Die Pflicht des nüchternen Historikers gebot es, Folgendes für die Bayreuther Jean-Paul-Chronologie festzuhalten: Am Samstag – dem ersten Bayreuther Tag von Jean Pauls Geburstagswochenende – schrieb der Blogger vor nunmehr schon zwei Wochen (Kinder, wie die Zeit vergeht!), haben sich nicht allzu viele Besucher an den Feierlichkeiten, die in Form von Lesungen und Führungen und Druckgraphikdemonstrationen stattfanden, beteiligt.
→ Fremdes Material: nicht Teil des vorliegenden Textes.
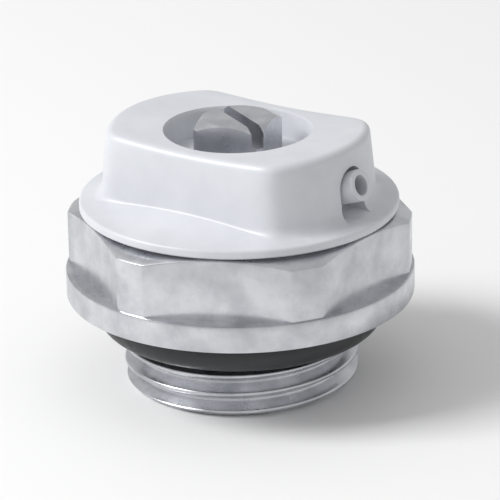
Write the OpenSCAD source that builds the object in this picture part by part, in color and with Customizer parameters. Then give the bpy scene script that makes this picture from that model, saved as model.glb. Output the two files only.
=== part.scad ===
// Radiator vent plug with a swivelling side outlet, G 3/8, for a 22 mm spanner and a 5 mm vent key.
// Millimetres. Z is the thread axis and points away from the radiator. The origin is the middle of
// the threaded end's face. The outlet points along +X and the cap's flats face -Y and +Y.

/* [Threaded end] */
// Outside diameter of the male thread
thread_d = 16.66; // [16.2:0.02:17.2]
// Length of the threaded part, from the end face to the ring groove
thread_l = 3.85; // [3.2:0.05:6]
// Width and depth of the chamfer on the thread's end
thread_chamfer = 0.45; // [0.2:0.05:0.8]
// Diameter of the recess in the end face
end_recess_d = 9; // [7:0.1:11]
// Depth of the recess in the end face
end_recess_depth = 2.4; // [1:0.1:3.2]
// Diameter of the water inlet that the tip seal closes
inlet_d = 3.2; // [2.4:0.1:3.6]
// Length of the inlet, from the recess to the seat of the tip seal
inlet_l = 1.9; // [1.4:0.1:2.2]

/* [Collar and head] */
// Diameter of the groove that carries the collar's sealing ring
ring_groove_d = 15.15; // [14.6:0.05:15.6]
// Width of that groove, up to the collar
ring_groove_w = 2.7; // [2.7:0.05:3.4]
// Diameter of the round collar
collar_d = 24.6; // [24.2:0.1:28]
// Thickness of the round collar
collar_t = 1.9; // [1.2:0.1:3]
// Chamfer on the collar's two rims
collar_edge = 0.12; // [0.05:0.01:0.3]
// Width of the six-sided head across its flats
head_af = 22; // [21.6:0.1:22.4]
// Diameter to which the head's six corners are turned
head_corner_d = 24.2; // [23.6:0.1:24.8]
// Height of the six-sided head above the collar
head_h = 4.25; // [3.6:0.05:6]
// Diameter of the flat top face of the head
head_top_d = 21.8; // [21:0.1:21.8]
// Angle of the chamfer that cuts the head's corners
head_chamfer = 24; // [15:1:35]
// Turn of the head's first corner from the +X axis
head_turn = 26.6; // [0:0.1:59.9]

/* [Neck] */
// Diameter of the neck on which the cap swivels
neck_d = 9.2; // [9:0.05:9.4]
// Height of the neck above the head's top face
neck_h = 1.9; // [1.85:0.05:1.95]
// Depth of the groove that holds the cap's snap bead
snap_depth = 0.32; // [0.2:0.02:0.4]
// Width of the snap groove
snap_w = 0.5; // [0.4:0.05:0.6]
// Height of the snap groove's lower side above the head
snap_rise = 0.5; // [0.4:0.05:0.6]
// Height of the land between the snap groove and the waist
snap_land = 0.2; // [0.1:0.05:0.3]
// Diameter of the waist above the snap groove, round which the water runs
waist_d = 8.3; // [8.1:0.05:8.6]
// Width of the four slots that let the water out of the neck
port_w = 1.2; // [0.8:0.1:1.6]
// Diameter of the bore in the neck that takes the spindle's shoulder
neck_bore_d = 7.4; // [7.2:0.05:7.5]
// Depth of that bore, from the neck's rim
neck_bore_depth = 2.3; // [2.1:0.1:3]

/* [Swivel cap] */
// Gap between the head's top face and the cap
cap_gap = 0.15; // [0.1:0.01:0.3]
// Diameter of the cap's flange
flange_d = 22.4; // [21.4:0.1:23]
// Height of the flange's upright rim
flange_rim = 0.65; // [0.4:0.05:1]
// Slope of the flange's upper face, rising towards the middle
flange_slope = 7; // [3:0.5:11]
// Height of the cap's top face above its underside, in the middle
cap_h = 5.4; // [5:0.1:7]
// Radius of the hollow of the saddle-shaped top face
saddle_r = 112; // [60:1:300]
// Width across the two flats at the top
flats_w = 12.6; // [12.2:0.1:13.4]
// Draft of the two flats
flats_draft = 3.5; // [1:0.5:5]
// Diameter over the two round ends at the top
ends_d = 18.3; // [17.6:0.1:19]
// Draft of the round ends
ends_draft = 6; // [3:0.5:8]
// Rounding of the rim of the top face
top_round = 0.5; // [0.3:0.05:0.8]
// Fillet at the foot of the round ends
foot_fillet = 0.8; // [0.4:0.05:1]
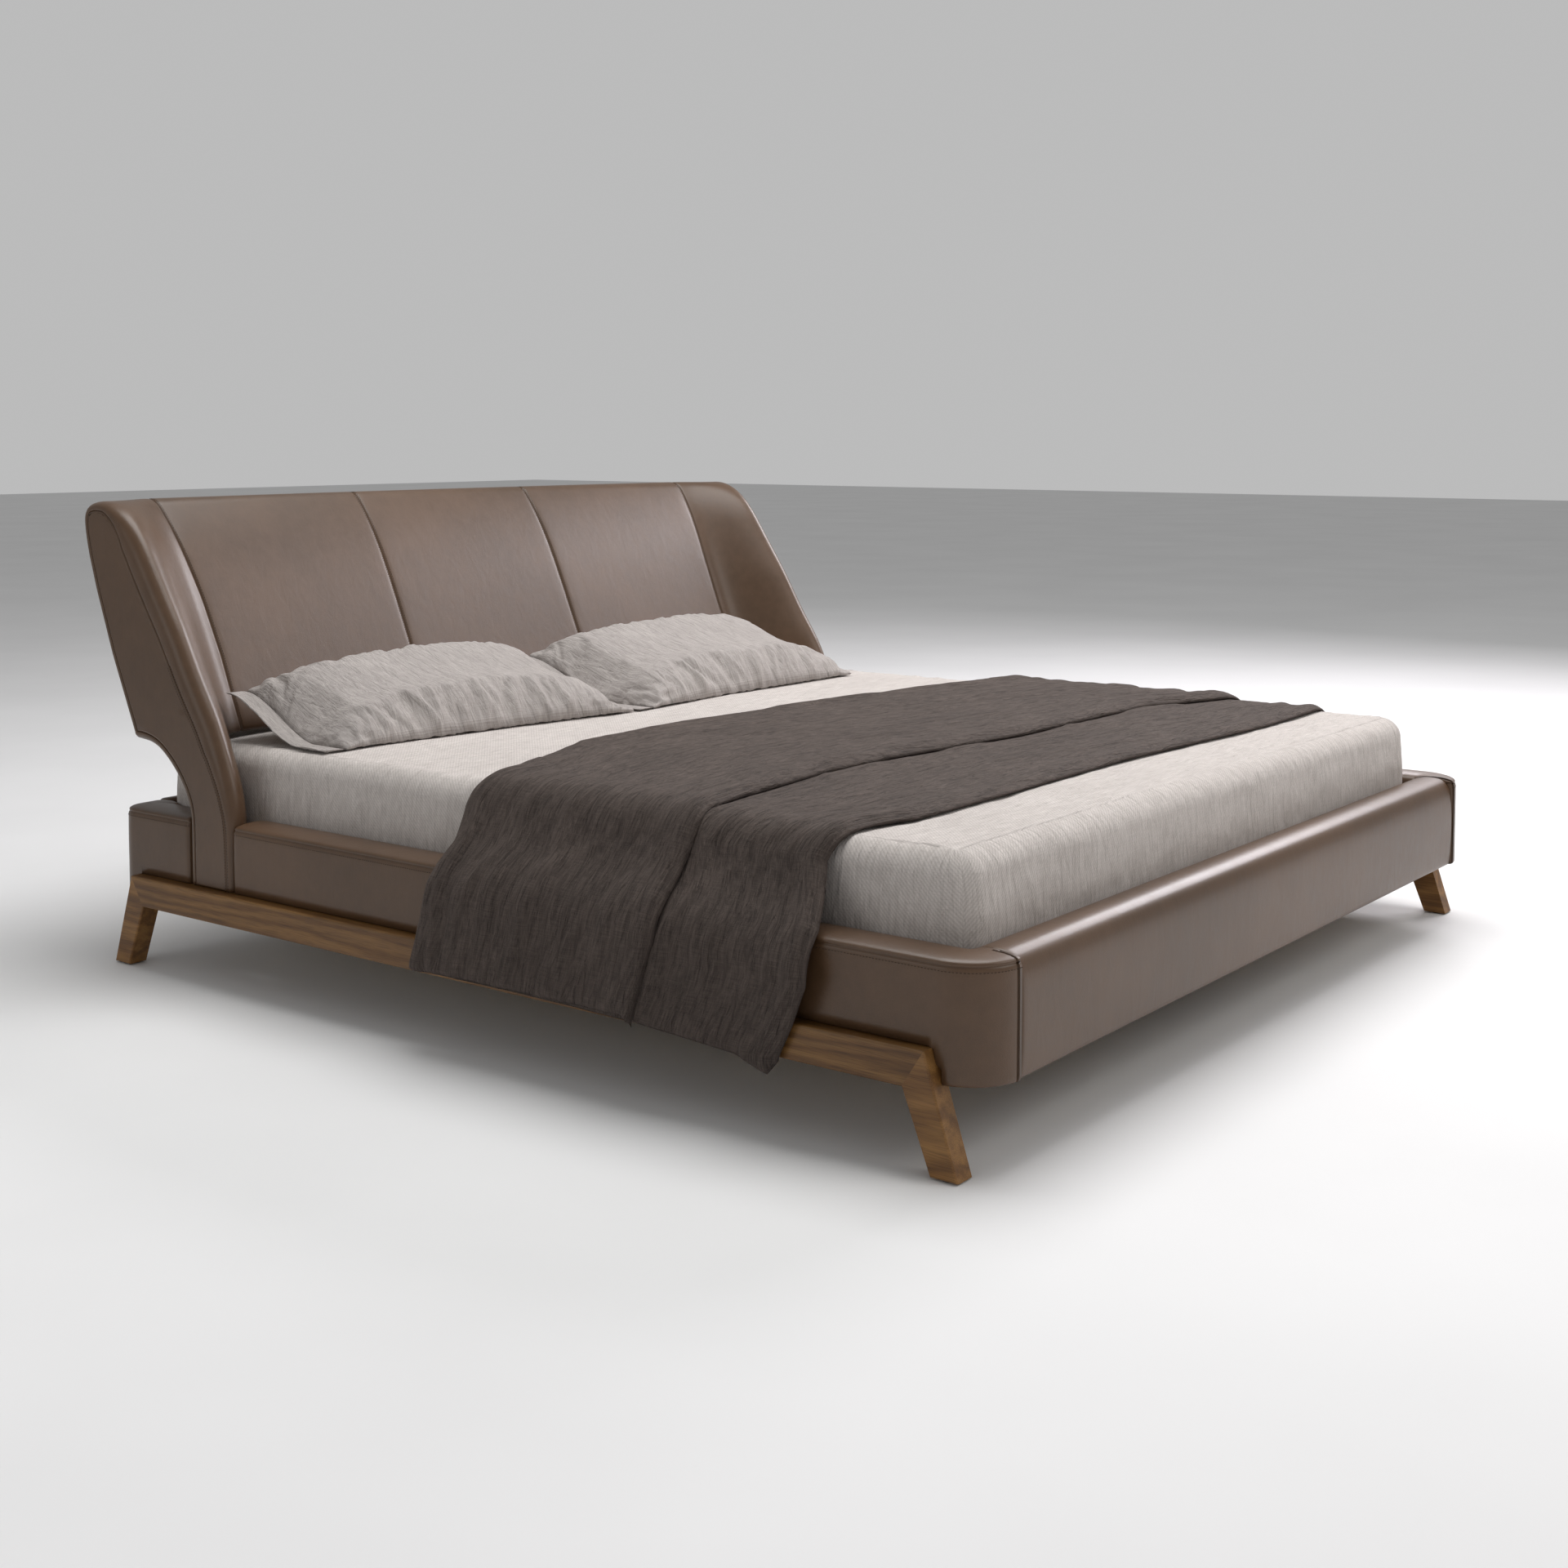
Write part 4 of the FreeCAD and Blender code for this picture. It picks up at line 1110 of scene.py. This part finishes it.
def make_mattress():
    """Mattress under the sheet: ticking over a slab, turned under at its bottom edge, with a faintly
    quilted underside.
    """
    top, flat_top, strips, flats = covered_slab(
        MATTRESS_HALF - 6.0, MATTRESS_START + 6.0, MATTRESS_END - 6.0, 54.0, 40.0, 228.6,
        MATTRESS_TOP - 6.0, 26.0, 0.0, 1.0)
    skin = Skin()
    skin.patch(top, flat_top)
    for grid, flat in zip(strips, flats):
        skin.patch(grid, flat)
    under = top.copy()
    quilt = np.sin(flat_top[..., 0] * math.pi / 160.0) * np.sin(flat_top[..., 1] * math.pi / 160.0)
    under[..., 2] = 230.4 - 1.6 * np.abs(quilt) ** 0.5
    skin.patch(under, flat_top)
    piece = skin.object("mattress_ticking", ticking, weld=1.0)
    return place(piece, "bed", "ticking", "mattress")


make_mattress()
make_sheet()


# ---- pillows ----------------------------------------------------------------------------------
PILLOW_LOW = MATTRESS_TOP + 2.0
FLANGE = 58.0
CORNER_PULL = 15.0


def pillow_shape(corners, cell):
    """A pillow as an upper and a lower grid over flat coordinates, with a flat flange at its left end."""
    (front_left, front_right), (rear_left, rear_right) = np.array(corners, float)
    width = np.linalg.norm(front_right - front_left)
    columns = int(width / cell) + 1
    rows = int(500.0 / cell) + 1
    uu, vv = np.meshgrid(np.linspace(0.0, 1.0, columns), np.linspace(0.0, 1.0, rows))
    plan = ((front_left * (1 - uu[..., None]) + front_right * uu[..., None]) * (1 - vv[..., None])
            + (rear_left * (1 - uu[..., None]) + rear_right * uu[..., None]) * vv[..., None])
    body = np.clip((uu * width - FLANGE) / (width - FLANGE), 0.0, 1.0)
    inward = np.where(uu > 0.5, -1.0, 0.4)
    plan[..., 0] += CORNER_PULL * np.sin(math.pi * vv) * inward * np.abs(2 * uu - 1) ** 4
    plan[..., 1] += CORNER_PULL * np.sin(math.pi * uu) * np.sign(0.5 - vv) * np.abs(2 * vv - 1) ** 3
    puff = (1 - np.abs(2 * body - 1) ** 2.6) ** 0.52 * (1 - np.abs(2 * vv - 1) ** 2.4) ** 0.5
    edge = PILLOW_LOW + 3.0 + 94.0 * smooth_step(vv, 0.3, 1.0)
    upper = edge + (96.0 - 20.0 * vv) * puff
    lower = np.maximum(edge - 2.5 - 85.0 * puff, PILLOW_LOW - 0.5)
    lower = np.where(puff <= 0.0, edge - 2.5, lower)
    flat = np.dstack([uu * width, vv * 500.0])
    return np.dstack([plan, upper]), np.dstack([plan, lower]), flat, puff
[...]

Das stimmt, soweit es die Stadt betrifft, in der man nur auf sehr kleine Gruppen stoßen konnte. Es gab allerdings auch hier eine Ausnahme von der Regel: die Rollwenzelei, genauer: die Rollwenzelinnen, konnten sich nicht über mangelnden Zuspruch beklagen. Dieser originale Schreibort des Dichtes markiert nach wie vor eine Ausnahmestellung der Bayreuther Jean-Paul-Topographie, insofern er nicht nur ein öffentlich zugänglicher Jean-Paul-Raum, sondern zudem im bestem Zustand erhalten ist.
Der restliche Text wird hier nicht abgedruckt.